The Supreme Court can issue writs such as habeas corpus, mandamus, prohibition, quo warranto, and certiorari. These legal tools help protect liberty, stop illegal detention, correct unlawful action, and ensure that public authorities behave properly.
This is one reason Article 32 has such a strong reputation. It does not merely describe rights. It gives a way to defend them. That makes it the practical backbone of constitutional protection.
For citizens, this means something very simple and very powerful. If a Fundamental Right is violated, the Constitution does not leave you helpless. There is a remedy. There is a court. There is a path to justice. And that is one of the strongest promises a democracy can make.
FAQ 10. Why should every Indian citizen learn about Fundamental Rights?
Every Indian citizen should learn about Fundamental Rights because knowledge changes power. A person who knows their rights is harder to cheat, easier to protect, and better able to stand up for fairness. That is true in schools, workplaces, courts, and public life.

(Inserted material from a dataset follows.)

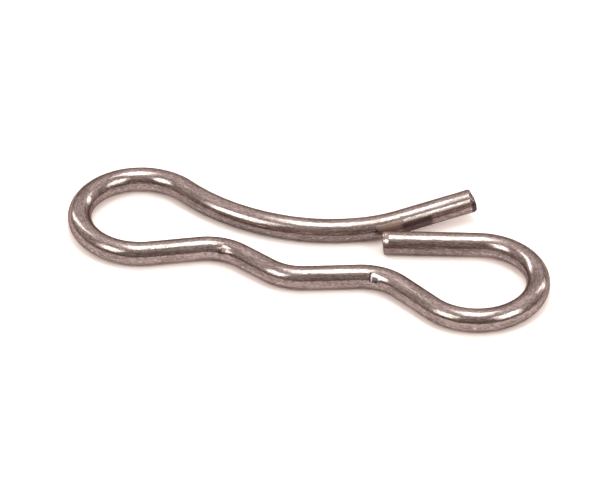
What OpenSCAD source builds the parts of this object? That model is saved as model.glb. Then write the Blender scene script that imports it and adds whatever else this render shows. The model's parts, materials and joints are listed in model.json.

When citizens understand their rights, they are more likely to notice discrimination, ask for lawful treatment, and resist abuse. They also become more responsible in how they treat others. Rights are not only about personal protection. They also create a culture of respect. If you know your rights, you are more likely to respect the rights of someone else.
This knowledge is especially useful in daily life. A student who understands equality and freedom feels more confident. A worker who understands liberty and dignity can recognize unfair treatment sooner. A parent who understands the right to education can better support a child’s future. A citizen who understands constitutional remedies knows when the law can help.
And there is one more important reason. A democracy survives when ordinary people know how the system is supposed to work. If people do not know their rights, then those rights can become weak in practice. But when citizens understand them, they become part of public life in a real way.
So learning Fundamental Rights is not only for exams or legal study. It is part of being an informed citizen. It helps create a better country, one person at a time.